There always will be too, as Travis has learned during his time as a social studies teacher.
“I taught in South Central LA, and while I thought there were a lot of punk rockers there, there were more than when I was in high school,” says Travis. “When I was in school, it was new; punk rock was still catching on. Now, almost 25 years later, the younger students knew certain bands that had different influences. I saw high school bands forming between friends with common interests who just wanted to play. I watched as they started out playing at parties to getting their own shows.”
Travis’s students have returned the favor by serving as audience members at his History Lesson screenings.

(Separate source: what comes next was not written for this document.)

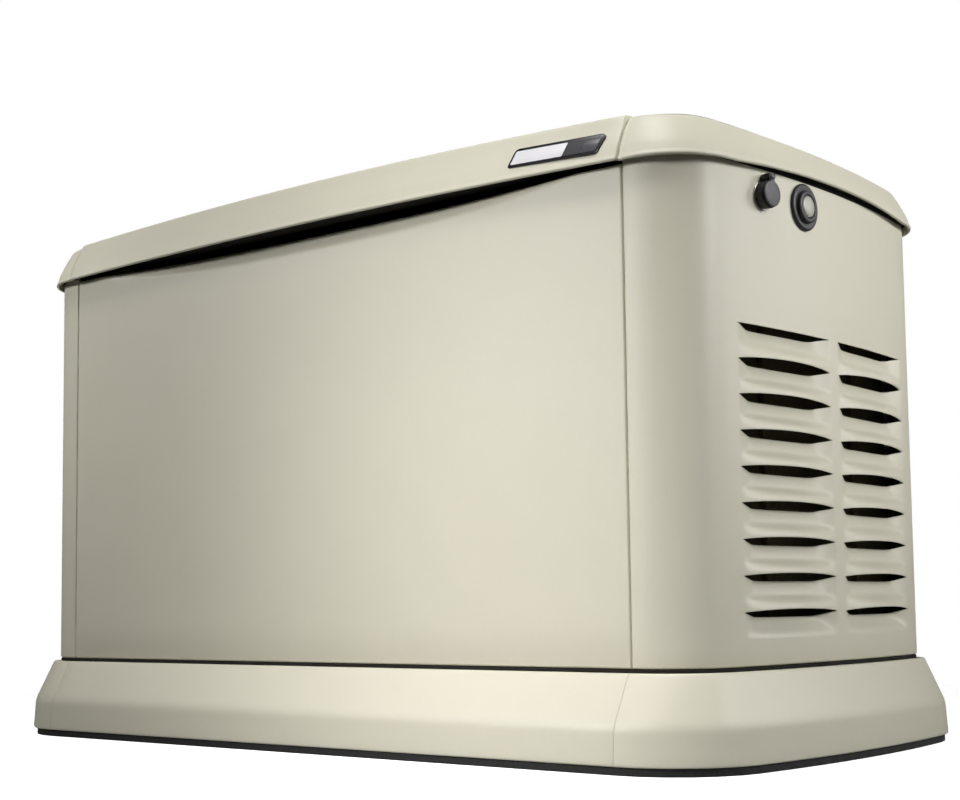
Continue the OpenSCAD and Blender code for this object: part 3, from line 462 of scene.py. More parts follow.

“I do see former students at the History Lesson screenings, and I go to talk to them,” says Travis. “They’ll come to my Carnage Asada shows—as a teacher I wasn’t antagonistic or anything. We’re always happy to see each other. To them I never was ‘Mr. Travis’, I was always just Travis.”
The historian known simply as Travis will continue teaching his unique history lesson, as he already has a second film lined up.
“We’re working on A History Lesson Part 2, and I’ve learned some things from making the first movie,” says Travis. “For Part 1, I edited all the interviews first, then I tried to get the clearances. I profiled 12 bands originally, but I was only able to clear four of them. For Part 2, I have to figure out who I generally want to use and get them cleared first.”
The only confirmed band for A History Lesson Part 2 was Saccharine Trust, and Travis has a history with the South bay punk band’s eccentric frontman.
“Saccharine Trust will be featured in Part 2; they were another SST band that worked with Black Flag,” says Travis. “I worked with their singer Jack Brewer on this poetry record he did. He’s really cool, and the thing about the record was that all the songs, they were live recordings we did at the Hollywood Christmas Parade. We recorded him reciting his poetry on Hollywood Boulevard as the parade went by. He has such intense words; it was all pretty interesting.”
Until them, the Part 1 screenings and Carnage Asada shows don’t look like they’ll be stopping anytime soon.